Drinking really is bad for your health in Soapland

POPPING down to your local for a quiet drink isn’t an option on Soapland.

There’s always something happening.

Not just a karaoke night but a punchup, birth, death or a fire to go with your packet of pork scratchings.

Whether it’s the Rovers Return, Queen Vic or the Woolpack you can be certain that something awful will be happening that makes you wish you’d spent a quiet in front of the telly instead.

Next week, the Rovers Return in Coronation Street is getting a makeover – the burnt look after a major blaze and the rumoured death of a major character in the fire. I’ll give you a clue.

Landlady Stella and Sunita are both trapped inside the burning building. Shobna Gulati, who plays Sunita, is leaving the series. The odds are she’s toast.

You take your life in your hands every time you order a pint of Newton and Ridley. Proof if it were needed that drinking really is bad for your health. An early casualty was Martha Longhurst, who slumped on to the table by her glass of stout in the Rovers snug in 1964. She died of a heart attack. Alf Roberts passed away during a birthday party on January 1 (would it be insensitive to wish him a happy new year?). Ray Langton returned to the Street in 2005, only to die during a party celebrating the second wedding of his ex-wife Deirdre to Ken Barlow.

In 1979 a lorry crashed into the Rovers, which seems very careless of the driver. Alf Roberts was only injured that time, along with Mike Baldwin and queen of the hotpot Betty Turpin.

Fourteen years later Lisa Duckworth was killed by a speeding motorist outside the pub.

Whether the driver was aiming for her or the pub is unknown.

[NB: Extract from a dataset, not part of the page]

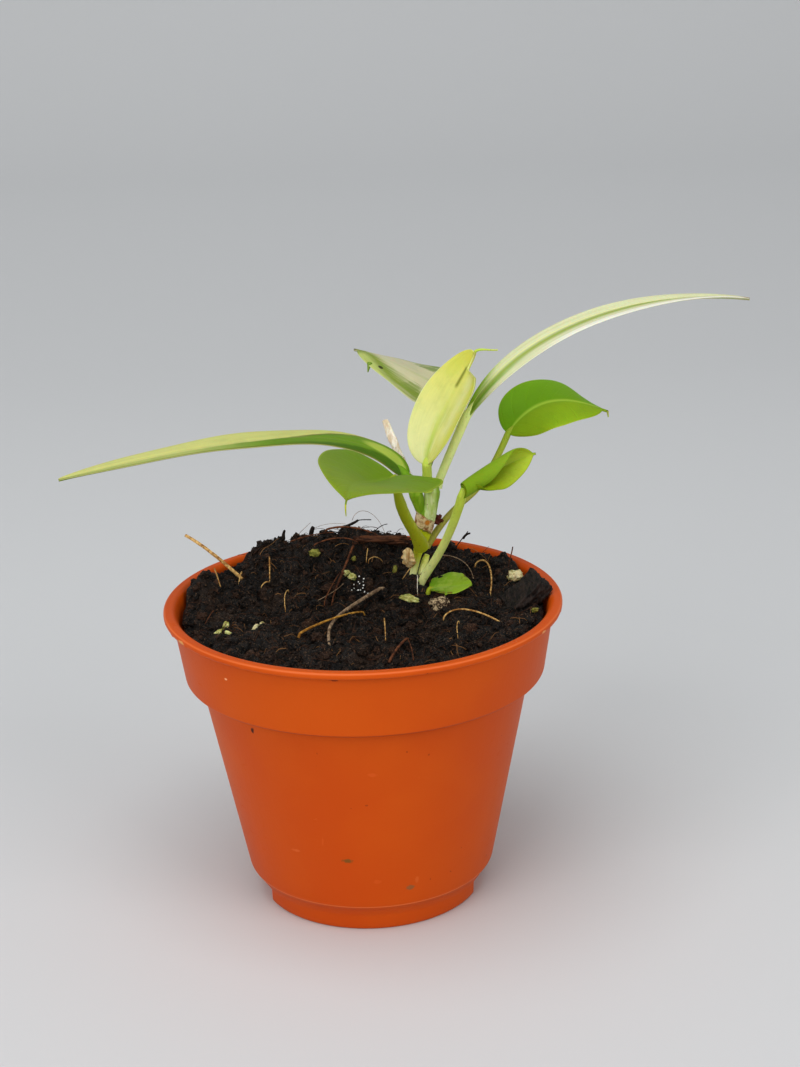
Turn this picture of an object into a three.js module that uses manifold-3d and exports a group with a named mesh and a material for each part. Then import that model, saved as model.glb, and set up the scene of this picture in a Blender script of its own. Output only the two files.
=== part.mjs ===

The heat was really turned up during The Great Fire Of Weatherfield in 1986. That was Jack Duckworth’s fault. He mended a fuse but not correctly. During the night fire broke out, leaving landlady Bet Lynch trapped in the burning building. She tried to get out but was beaten back by the flames and was overcome by the smoke. It was left to Kevin Webster to save the day – and Bet and her leopard-print wardrobe.

The Woolpack pub in Emmerdale has fared no better. The passenger plane that crashed on the village may have missed the pub but Tricia Stokes later caused the place to burn down through her carelessness with sparklers.

How ironic that she later died during a storm when the Woolpack roof collapsed on her. Doctors declared her brain dead, something we’d all suspected for some time.

Which brings us to that centre of discontent, the Queen Vic, final resting place of murdered Dirty Den who was buried in the cellar of the EastEnders watering hole.

There was even a Queen Vic Fire Week in 2010 to mark the departure of Peggy Mitchell.

It was her own fault. She shouldn’t have locked her crack cocaine-addicted son Phil in the pub to force him to go cold turkey. He escaped and set the pub on fire.

Not only did this give Peggy a dramatic exit from the soap, but gave the producers the excuse they needed to give the pub a makeover because of the transition to high definition television broadcasting.